TEMPO.CO, Berau - Degradasi hutan produksi yang lebih parah bisa dicegah dengan cara mengubah metode penebangan hutan. Spesialis Kehutanan dan Perubahan Iklim The Nature Conservancy (TNC), Delon Marthinus, mengatakan penebangan hutan dengan metode yang ramah lingkungan akan mengurangi lebih banyak emisi karbon dioksida dari aktifitas pemanenan hutan dibanding cara konvensional.
Dia mencontohkan keberhasilan metode Reduced Impact Logging-Carbon (RIL-C) alias praktik tebang ramah lingkungan rendah emisi karbon yang diujicobakan TNC di konsesi hutan alam PT Karya Lestari Berau seluas 100 hektare pada 2014. “Dengan metode ini, dapat mengurangi hampir 70 persen emisi karbon dibanding dengan metode penebangan konvensional,” kata Delon dalam acara pra-tinjauan lapangan praktik RIL-C di Tanjung Redep, Berau, Kalimantan Timur, Ahad 29 Maret 2015.
Dari uji coba tersebut diketahui, dalam penebangan konvensional, setiap hektarenya menghasilkan emisi sekitar 110 ton karbon dioksida. Saat diujicoba metode RIL-C, kata dia, hanya menghasilkan emisi 33 ton karbon dioksida per hektare. Selisihnya 69 persen.
Penurunan emisi, menurut Delon, diperoleh lewat empat langkah RIL-C yakni tidak menebang pohon gerowong, meminimalkan limbah kayu setelah ditebang, tidak menumbangkan atau merusak pohon berdiamater di atas 20 centimeter, dan memperkecil jalan utama angkut kayu yang tadinya lebarnya sekitar 35 meter menjadi sekitar 22 meter. “Penebangan ramah lingkungan rendah emisi karbon ini hanya mungkin jika dilakukan dengan perencanaan penebangan yang baik,” ujar dia.
Penebangan kayu di hutan konsesi selama ini (konvensional) mayoritas memakai buldozer baik saat mencari lokasi kayu yang ditebang maupun menarik kayu dari hutan ke jalan utama. Metode ini, menurut kajian TNC, merusak vegetasi hutan dan tanah yang dilalui oleh buldozer. Sebagai pengganti, TNC menguji coba sistem pancang tarik (monocable winch), menarik kayu dari hutan dengan tali kawat yang ditarik mesin pancang. “Cara ini tidak merusak pohon yang belum ditebang,” kata Delon.
Kepala Kesatuan Pengelola Hutan Produksi Model Berau Barat Kabupaten Berau, Hamzah, mengatakan metode ini layak dipraktikan lebih luas di hutan Indonesia. Masalah paling mendasarkan dari penerapan metode ini, kata dia, adalah komitmen pemilik konsesi hutan. “Kalau pemilik tidak mau ya sulit,” ujarnya.

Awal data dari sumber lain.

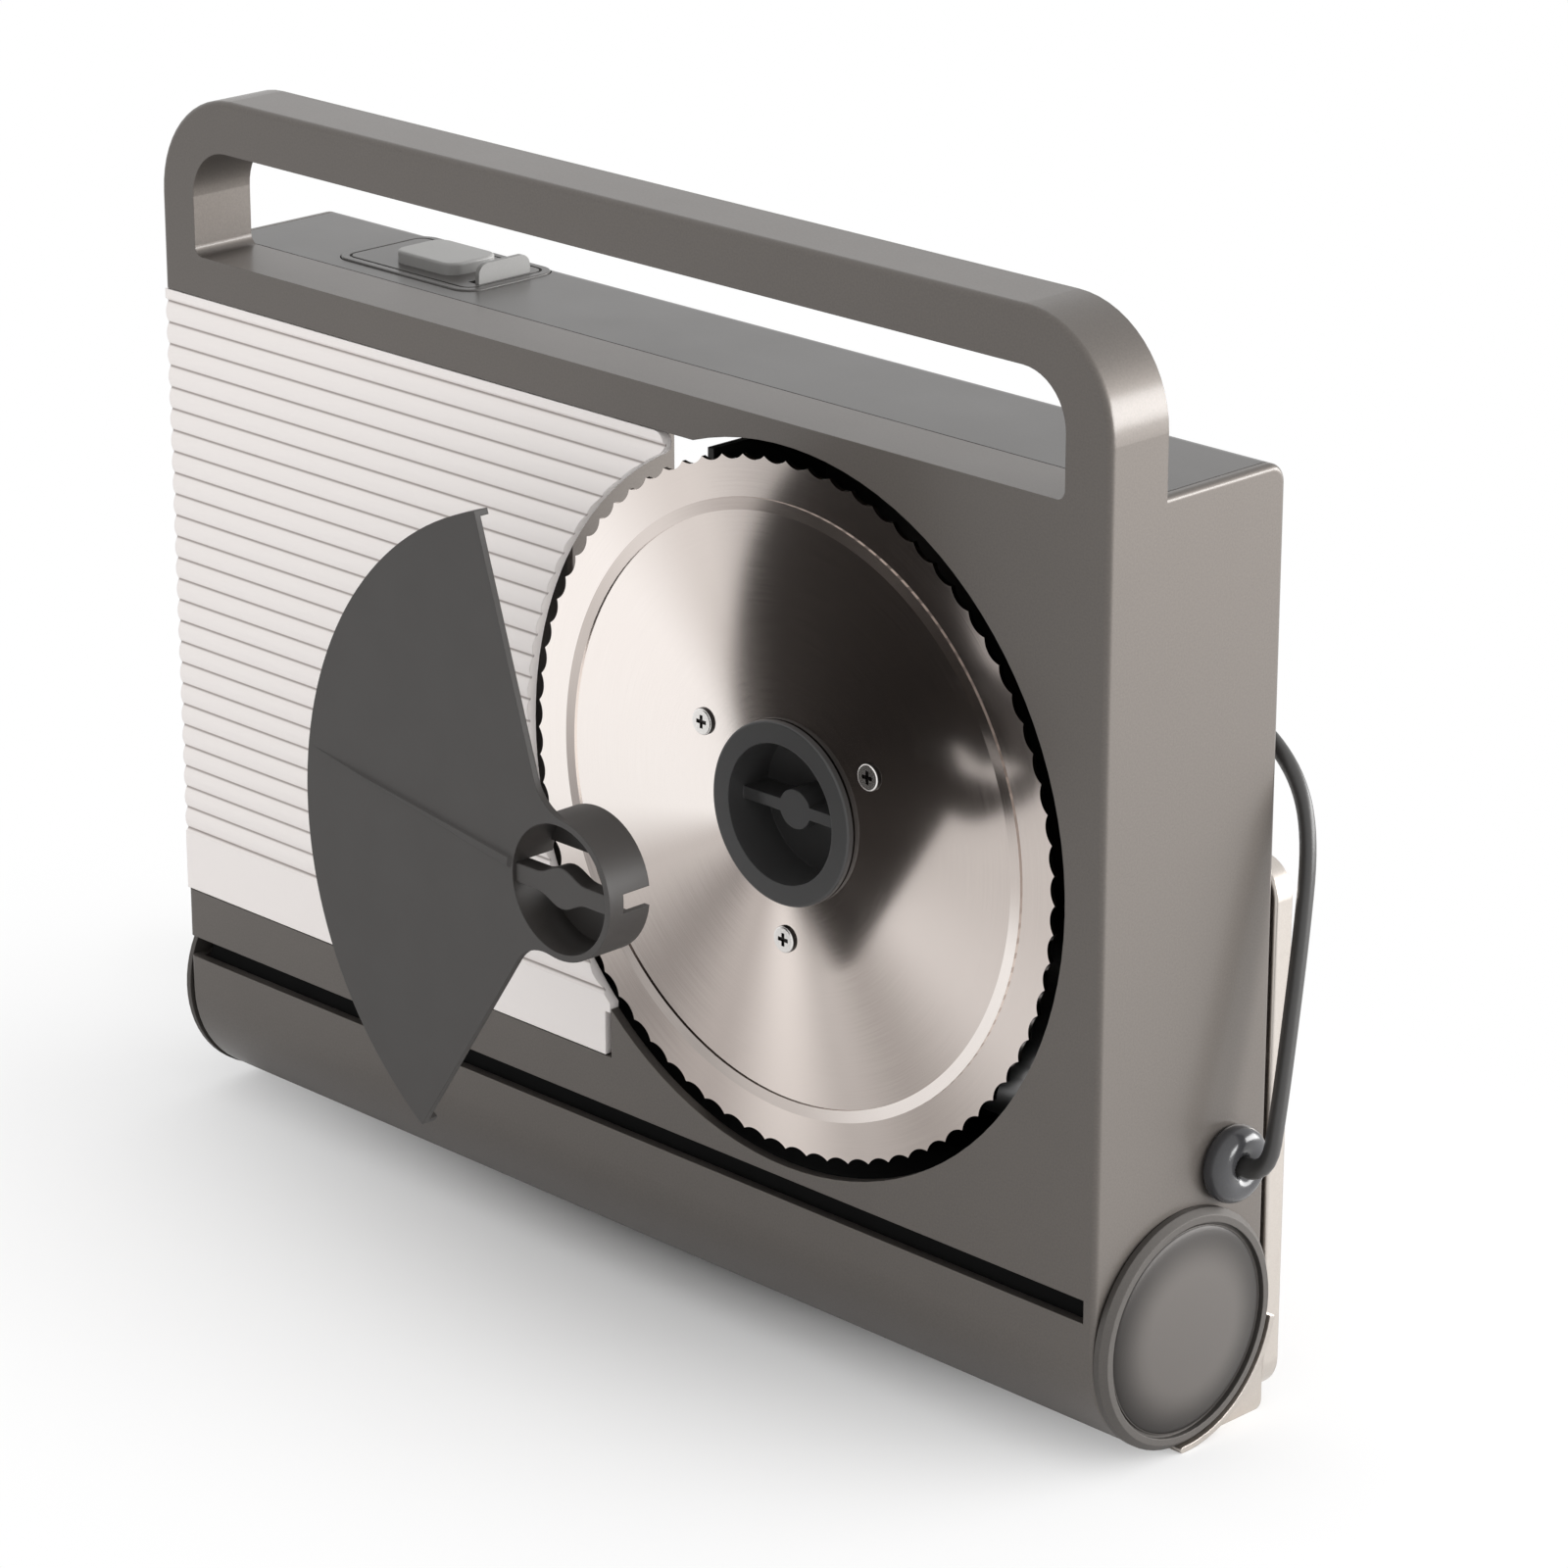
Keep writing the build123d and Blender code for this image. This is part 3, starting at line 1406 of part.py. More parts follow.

Dari hasil penelitian TNC, diperkirakan penebangan legal yang dilakukan tanpa upaya tertentu alias penebangan yang sudah berjalan selama ini di Kalimantan Timur menyumbang emisi sekitar 2,8 juta ton karbon dioksida per tahun. Jumlah ini setara dengan 28 persen dari total emisi karbon berbasis lahan di Kabupaten Berau dalam rentang waktu 2000-2010.
Sebelumnya, pemerintah Indonesia telah berkomitmen menurunkan emisi karbon sampai 26 persen pada 2020 dengan dana dari dalam negeri. Target ini dituangkan dalam Peraturan Presiden Nomor 61 Tahun 2011 tentang Rencana Aksi Nasional Penurunan Emisi Gas Rumah Kaca. Bila ada bantuan dana dari luar negeri angka penurunan emisi karbon direncanakan mencapai 41 persen.